The Little Widow was Palasini's sportsman-class ride. That was supposed to be the slower class, but it had a small-block V8 Chevy engine mounted on a rail frame fashioned from the driveshaft of a truck, covered with the chopped-down body of a 1934 Ford coupe.

It looks nothing like those supposedly pioneering North Carolina cars of the 1950s. Beside the Little Widow they are big, clumsy, bumbling oafs.

Palasini's even-faster car, in the modified division, was called the Black Widow and carried the simple number "V8" on the side. But that particular V8 engine was a highly modified version of what went into Corvettes in those days. Well-to-do Delta planters could afford such exotic machinery.

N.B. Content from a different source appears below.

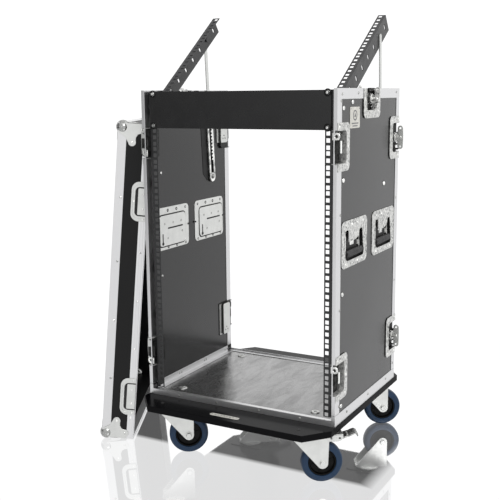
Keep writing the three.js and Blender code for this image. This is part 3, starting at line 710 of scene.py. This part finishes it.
def latch_back(side, s, where):
    """Riveted plate behind a latch and the closing profile's flange past it, on the inner face."""
    m = latch_frame(s, where) @ Matrix.Translation((0, 0, PANEL_IN - OUT))
    p = Piece(f"latch_back_{side}_{where}")
    high = where.endswith("upper")
    v0, v1 = ((-33, 22) if high else (-35, 56)) if s < 0 else ((-22, 33) if high else (-56, 35))
    w = -6.4  # just under the pocket's floor
    back = m @ Matrix.Rotation(math.pi, 4, "X")
    far, near = -52.4, -18.5
    p.plate(m, rounded(far, v0, near, v1, 4, 4), w - 1.4, w, (), 0.5, 2)
    # the block behind the plate is near-black: painted shade in the gap behind it
    p.block(m, far + 1, near - 1, v0 + 1, v1 - 1, w - 0.4, -0.3, 0.3, 1)
    p.plate(m, rounded(far - 12, v0, far + 4, v1, 3, 3), -1.3, -0.2, (), 0.3, 2)
    for u, v in ((-42, v1 - 12), (-36, v1 - 20), (-30, v1 - 12)):
        p.lathe(move(back, u, -v, -w), [(0, 1.3), (2.0, 1.3), (1.8, 1.8), (0, 1.8)], 12, 1)
    for v in (v0 + 6, v1 - 6):
        p.rivet(move(back, far - 6, -v), 0, 0, 1.2, 2.6, 0.5)
    # near-black strips along the plate's lower and far edges: a painted shadow outline
    p.block(m, far - 14, near, v0 - 3.4, v0 - 0.8, -1.5, -0.2, 0.3, 1)
    p.block(m, far - 15.4, far - 12.2, v0 - 3.4, v1, -1.5, -0.2, 0.3, 1)
    p.block(m, near + 0.4, -15.0, v0 + 3, v1 - 3, w - 1.0, w - 0.2, 0.2, 3)
    p.make("zinc_bright dark castor alu_z", "case", "zinc_plate")


# ---- bolts and rivets ----
def fasteners(side, s):
    """Bolts and rivets of one side, and the bracket beside the top of its front rail."""
    p = Piece(f"wall_bolts_{side}")
    for y, z in ((23.7, 877.5), (76, 890), (25.6, 717), (290, 686), (24.6, 454), (23.3, 186.4)):
        m = wall(s, y, z)
        # a thin near-black ring under each bolt head: a painted shadow round the head
        p.lathe(m, [(0, -0.2), (6.8, -0.2), (6.8, 0.3), (6.2, 0.5), (0, 0.5)], 22, 1)
        p.lathe(m, [(0, 0.3), (5.4, 0.3), (5.3, 1.2), (4.4, 2.4), (2.6, 3.2), (0, 3.5)], 22)
        inner = lining(s, y, z)
        p.lathe(inner, [(0, -0.3), (4.6, -0.3), (4.6, 1.6), (3.9, 2.1), (0, 2.1)], 6)
    for y, z in ((51.6, 714), (45, 447), (32, 412), (28, 322)):
        p.rivet(lining(s, y, z), 0, 0, 0, 3.4, 1.8)
    p.make("zinc_bright dark", "case", "zinc_plate")
    p = Piece(f"edging_rivets_{side}")
    head = [(0, -0.3), (3.4, -0.3), (3.2, 0.7), (1.7, 1.2), (1.3, 0.5), (0, 0.5)]
    for y, z in ((14, 908), (9, 893), (249, 915), (370, 911), (9, 640), (9, 420), (9, 190),
                 (381, 640), (381, 420), (381, 190), (110, 910), (60, 160), (200, 160),
                 (330, 160)):
        p.lathe(wall(s, y, z, OUT), head, 16)
    for y in (112, 122, 240, 250, 356, 370):
        p.rivet(lining(s, y, 163.5, PANEL_IN - 1.7), 0, 0, 0, 2.7, 1.2)
    for y, k in ((FRONT, 1), (REAR, -1)):
        m = axes((0, y, 0), (k, 0, 0), (0, 0, 1), (0, -k, 0))
        for x in (60, 170):
            p.rivet(m, s * x, 152.5, 0, 2.6, 1.0)
    p.make("zinc_dark", "case", "zinc_plate")
    p = Piece(f"rail_bracket_{side}")
    m = axes((s * 246.3, 0, 0), (0, s, 0), (0, 0, 1), (s, 0, 0))
    tab = [(141, 905), (163, 905), (163, 921), (157, 927), (147, 927), (141, 921)]
    p.plate(m, [(s * a, b) for a, b in tab], 0, 1.6, [circle(s * 152, 920, 2.4, 12)], 0.4)
    p.block(m, *sorted((s * 141, s * 163)), 893, 906, 4.2, 5.8, 0.4)
    p.block(m, *sorted((s * 141, s * 163)), 904.4, 906, 0, 5.8, 0.3)
    p.make("zinc", "case", "zinc_plate")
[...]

Cooper's No. 248 had a Cadillac engine. Bob Herrin's "Little 312" carried a GMC truck engine, modified by the maestro engine builder Buck Ishee in a place called Sullivan's Hollow.

These were all open-wheel cars. Even the "sportsman" cars were modified, and the "modified" cars were extremely modified. The only cars with fenders were the junkers, the "jalopy" class, and they were run as more of a joke, an intermission from the serious stuff.

I didn't see a serious fendered race car until showroom-like cars began to appear on TV, racing in a league called NASCAR, which didn't impress me at all -- why, Fireball Roberts' Pontiac looked no cooler than any sitting in our neighborhood driveways.

To this day I find it highly amusing when racers and race fans assume my background is in full-bodied cars because of my Southern accent. Along the Gulf of Mexico, from Florida to Texas, it was all open-wheel in those days.

In the 1960s they paved the Laurel track and made it part of a supermodified circuit that included high-banked half-miles at Jackson, Miss.; Mobile, Ala.; Montgomery, Ala.; and Pensacola, Fla.

New drivers arrived, among them two brothers from Alabama named Bobby and Donnie Allison. (You want to know how good Ellis Palasini was? Ask either of the Allisons to this day.)

To big races, 200- and 300-lappers, would come the hotshots from as far away as Indiana and Texas, hunting easy pickings. But they would always leave badly beaten, amazed by the brilliance of Gulf region mechanics like Ishee, Chicken McComb, Fred Sabbatini … outdriven by Palasini, Cooper, Gene Tapia, Armond Holley, Wayne Niedecken.

What dried up the Mississippi racing? Lack of money, probably. And the advent of fendered late models, which nobody down there ever really cared for.

And racing got too professional to be sport.

Once, at Laurel, I paid my 50 cents and scanned the pits for the Black Widow and the Little Widow, and they weren't there. Fats apologized to the crowd, saying Ellis and his father were running combines on the Delta plantation 24 hours a day trying to get the crops in before the rains came.

Think about it. Wouldn't you love for racing to return to such simplicity that its stars could go missing because they had to get their crops in?

Maybe the preachers killed off racing in Mississippi, calling it sin to their congregations, so that the decent folk abhorred a pastime for "sorry people."

For decades afterward, Mama would admonish me: "Honey, no good will ever come from you going to those old stock car races."

In that time, I have known the greatest and most renowned racing drivers in the world, from Graham Hill to Ayrton Senna to Michael Schumacher … from Richard Petty to David Pearson to Jeff Gordon … A.J. Foyt, Mario Andretti, all the Unsers and Allisons and Earnhardts.

For some reason, I never have felt awed in the presence of any of them.